PR001286 (Project)

Description:Plasmodium falciparum is the most virulent species of parasites that cause malaria. Among other differences, these parasites have a limited reliance on mitochondrial metabolism during their asexual blood stages when compared to model eukaryotes or other parasite stages. Our study aimed to analyze lines of these parasites where one or more of the keto-acid dehydrogenase enzymes that are localized to the mitochondrion were disrupted to determine the importance of acetyl-CoA generation within this organelle. We utilized a targeted HPLC/MS-based approach to profile metabolite abundances and obtain the fractional incorporation of metabolites that are critical to central carbon metabolism (glucose, glutamine, or acetate) into acetyl-CoA and other landmark metabolites across a 2.5-hour time window. Glucose or glutamine were added at standard culture conditions. Acetate experiments used 5 mM acetate, which was shown to permit growth of synthetic lethal lines.
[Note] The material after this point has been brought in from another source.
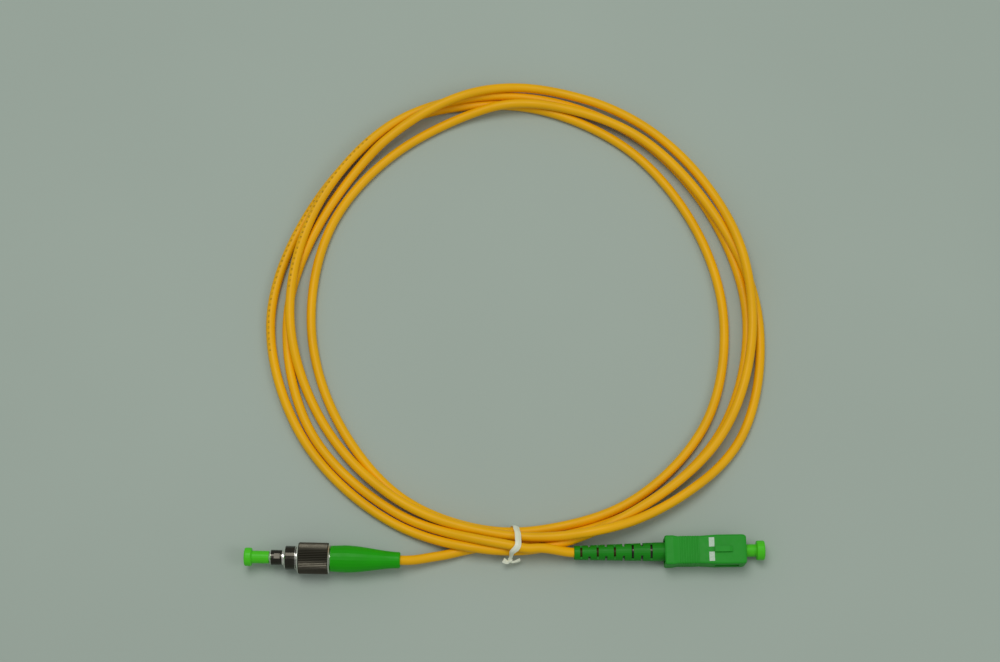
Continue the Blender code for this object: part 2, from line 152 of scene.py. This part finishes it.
# Twist tie: where it holds the bundle, how it lifts the cord over its own strip, and its cross-section
TIE_X = 2.9
TIE_LIFT = 0.8
TIE_LIFT_LENGTH = 2.5
BUNDLE_Y = 3.5
BUNDLE_REACH = 12
BUNDLE_MIDDLE = np.array((TIE_X, 3.6, 3.5))
HELD_LENGTH = 2
HELD_TO_Y = 15
TIE_GAP = 0.42
TIE_HALF_WIDTH = 1.02
TIE_EDGE = 0.14
TIE_RIB = 0.17
TIE_RIB_WIDTH = 0.35
TIE_SIDES = 20
TIE_SPACING = 0.22
TIE_SMOOTHING = 4
TIE_STEPS = 6

# Its loop: the angles it goes through, and its middle along the cord with its sway as it goes round
LOOP_DEGREES = range(200, 530, 6)
LOOP_SWAY = (2.78, 0.65, 0.9, -0.53)
LOOP_SPACING = 0.35
LOOP_SMOOTHING = 6
LOOP_KNOTS = slice(2, -2, 3)

# Its twist and its tails. The strip is folded narrow in them, and flares a little at its cut ends
TIE_TWIST = ((1.9, -2.4, 3.6), (1.5, -3.6, 2.9))
TWIST_RADIUS = 0.42
TWIST_ANGLE = 1.5 * pi
TWIST_STEPS = 8
TIE_TAILS = (((0.5, -3.6, 3.1), (-0.5, -3.0, 3.6)), ((2.9, -3.5, 2.8), (4.8, -2.8, 2.5)))
FOLDED_WIDTH = 0.45
FOLDED_LENGTH = 4.5
UNFOLDING = 0.09
FLARE_WIDTH = 0.35
FLARE_LENGTH = 1.6

# The wire in it, and how much of the wire shows past each cut end
TIE_WIRE_RADIUS = 0.13
TIE_WIRE_SIDES = 8
TIE_WIRE_SHOWS = 0.5

# Ferrule springs: rear and front end from the boot's mouth
FC_SPRING = (25.2, 32.3)
SC_SPRING = (34.7, 42.1)
SPRING_RADIUS = 1.75
SPRING_WIRE = 0.2
SPRING_SIDES = 10
SPRING_TURNS = 7.5
SPRING_STEPS = 24
SPRING_CLOSED_PITCH = 2.1 * SPRING_WIRE

# Marks printed on the upper face of the SC grip, from its boot's mouth and from its middle
SC_MARK = (0.0420, 0.0437)
SC_MARK_SIDE = (0.0008, 0.0037)
SC_MARK_ABOVE = 0.003

# Edges of the FC connector's metal parts that get a painted highlight, from its boot's mouth; and the nut's
# flutes, whose tops also get one
FC_HIGHLIGHT_EDGES = (0.0220, 0.0320, 0.0324, 0.0361, 0.0365, 0.0406)
EDGE_HIGHLIGHT_WIDTH = 0.00035
EDGE_HIGHLIGHT_CORE = 0.6 * EDGE_HIGHLIGHT_WIDTH
FC_FLUTES = 54
FLUTE_HIGHLIGHT_RAMP = (0.3, 0.42)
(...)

The results of these studies demonstrated that synthetic lethal mutant parasites, which were observed when both mitochondrial keto-acid dehydrogenases (PF3D7_0303700.1 and PF3D7_1320800.1) were disrupted, resulted in the lack of incorporation of heavy glucose into acetyl-CoA. However, lines that lacked the synthetic lethal phenotype also resulted in essentially a complete lack of glucose incorporation into acetyl-CoA as long as the mPDH-like subunits (PF3D7_1312600.1 and PF3D7_0303700.1) were disrupted, which suggests that the a-ketoglutarate dehydrogenase enzyme possesses a small amount of enzymatic activity to rescue this metabolic disruption. Furthermore, acetate supplementation experiments have demonstrated that exogenously supplied acetate circumvents these lethal effects and is not notably incorporated into the TCA cycle, which highlights the ability of the nuclear/cytosolic acetyl-CoA synthetase activity to circumvent mitochondrial metabolism given the presence of excess acetate. These studies are necessary for understanding pharmacology effects of relatively new acetyl-CoA-production disrupting drugs and possible resistance mechanisms that may evolve in the future.